Personal Opinion Essays on Realistic Art yesterday and today by the artist.
In addition to his mastery of traditional media, Howard David Johnson now combines drawing, painting, photography, and digital media with more than thirty years of experience in these fields to create his Realistic Art Numérica in 21st century paintings and pictures.
Did you know the Greek word "Photography" means "Painting with Light"? Today with the advent of computers it truly lives up to it's name. Due to developments in Art and Technology, a broader definition of painting is needed than that which is found in common usage.

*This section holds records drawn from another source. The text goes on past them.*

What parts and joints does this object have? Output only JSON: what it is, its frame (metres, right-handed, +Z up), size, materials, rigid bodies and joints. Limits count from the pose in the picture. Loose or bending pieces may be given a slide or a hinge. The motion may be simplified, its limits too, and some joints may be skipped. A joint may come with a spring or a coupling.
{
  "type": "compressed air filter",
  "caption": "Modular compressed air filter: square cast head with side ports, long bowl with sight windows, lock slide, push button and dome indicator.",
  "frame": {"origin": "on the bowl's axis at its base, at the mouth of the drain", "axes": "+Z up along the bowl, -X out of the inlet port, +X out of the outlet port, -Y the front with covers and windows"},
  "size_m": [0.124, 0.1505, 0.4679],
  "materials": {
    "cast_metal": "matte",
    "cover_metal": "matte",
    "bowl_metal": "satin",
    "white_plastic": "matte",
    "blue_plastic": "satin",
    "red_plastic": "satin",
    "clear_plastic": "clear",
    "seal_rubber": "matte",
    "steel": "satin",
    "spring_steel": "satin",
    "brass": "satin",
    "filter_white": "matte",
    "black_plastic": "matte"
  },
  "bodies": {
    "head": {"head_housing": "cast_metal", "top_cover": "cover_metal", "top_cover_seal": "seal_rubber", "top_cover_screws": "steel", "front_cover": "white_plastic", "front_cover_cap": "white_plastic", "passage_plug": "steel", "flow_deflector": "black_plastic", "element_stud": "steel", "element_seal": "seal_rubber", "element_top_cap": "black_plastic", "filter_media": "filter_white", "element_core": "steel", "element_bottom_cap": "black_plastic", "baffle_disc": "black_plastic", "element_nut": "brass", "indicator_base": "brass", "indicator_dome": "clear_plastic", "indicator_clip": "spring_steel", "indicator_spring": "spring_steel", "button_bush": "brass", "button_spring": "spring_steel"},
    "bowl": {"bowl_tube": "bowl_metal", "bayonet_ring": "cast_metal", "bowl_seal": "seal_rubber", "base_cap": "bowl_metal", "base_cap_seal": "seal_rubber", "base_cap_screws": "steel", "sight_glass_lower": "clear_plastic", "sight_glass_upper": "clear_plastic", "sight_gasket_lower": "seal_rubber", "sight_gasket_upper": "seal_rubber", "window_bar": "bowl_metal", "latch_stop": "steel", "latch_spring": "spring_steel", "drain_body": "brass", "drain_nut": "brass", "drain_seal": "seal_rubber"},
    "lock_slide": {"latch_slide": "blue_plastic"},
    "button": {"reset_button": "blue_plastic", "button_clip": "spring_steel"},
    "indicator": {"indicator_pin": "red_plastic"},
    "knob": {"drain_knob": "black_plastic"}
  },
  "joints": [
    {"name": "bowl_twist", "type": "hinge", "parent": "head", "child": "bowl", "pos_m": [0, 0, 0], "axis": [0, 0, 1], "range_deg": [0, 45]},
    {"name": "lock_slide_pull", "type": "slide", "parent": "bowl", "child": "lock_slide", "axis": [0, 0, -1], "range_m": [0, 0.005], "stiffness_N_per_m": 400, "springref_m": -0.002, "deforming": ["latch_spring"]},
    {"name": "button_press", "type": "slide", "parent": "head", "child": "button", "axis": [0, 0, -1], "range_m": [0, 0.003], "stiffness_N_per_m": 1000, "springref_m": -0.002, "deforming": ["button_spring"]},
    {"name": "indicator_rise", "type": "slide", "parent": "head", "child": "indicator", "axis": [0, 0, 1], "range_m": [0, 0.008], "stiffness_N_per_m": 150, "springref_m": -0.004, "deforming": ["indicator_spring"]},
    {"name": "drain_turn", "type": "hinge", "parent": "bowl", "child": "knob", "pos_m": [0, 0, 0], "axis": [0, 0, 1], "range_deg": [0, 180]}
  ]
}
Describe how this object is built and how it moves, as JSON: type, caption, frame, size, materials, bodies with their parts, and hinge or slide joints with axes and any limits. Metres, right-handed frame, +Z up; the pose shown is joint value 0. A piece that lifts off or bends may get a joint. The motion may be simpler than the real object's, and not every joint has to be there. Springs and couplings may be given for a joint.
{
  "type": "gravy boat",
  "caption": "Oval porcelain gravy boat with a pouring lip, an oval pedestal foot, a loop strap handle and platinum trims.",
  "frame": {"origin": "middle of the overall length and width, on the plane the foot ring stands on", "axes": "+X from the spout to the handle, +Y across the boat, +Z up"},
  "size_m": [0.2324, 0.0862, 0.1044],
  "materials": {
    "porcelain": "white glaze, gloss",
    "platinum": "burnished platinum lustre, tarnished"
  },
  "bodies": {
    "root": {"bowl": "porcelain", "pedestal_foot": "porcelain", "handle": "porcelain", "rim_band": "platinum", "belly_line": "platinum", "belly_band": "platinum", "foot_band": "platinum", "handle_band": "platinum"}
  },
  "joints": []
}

Announcing Art Numérica -an exciting merger of traditional visual art and cutting edge technology... a new art form for the twenty- first century... Art Numérica is not limited to realistic art but also offers limitless horizons for everything from cartoons to abstractions.
It is the most dramatic development in the visual arts since the Renaissance. In the words of Al Jolson in the movie world's first talking picture" You ain't seen nothin' yet!"
"Painting, in art, the action of laying colour on a surface, or the representation of objects by this means. Considered one of the fine arts"
"Painting. noun. 1.) The act or employment of laying on colors or paints. 2.) The art of forming figures or objects in colors on canvas or any other surface, or the art of representing to the eye by means of figures and colors any object; the work of an illustrator or painter. 3.) A picture; a likeness or resemblance in shape or colors. 4.) Colors laid on. 5.) Delineation that raises a vivid image in the mind; as in word painting.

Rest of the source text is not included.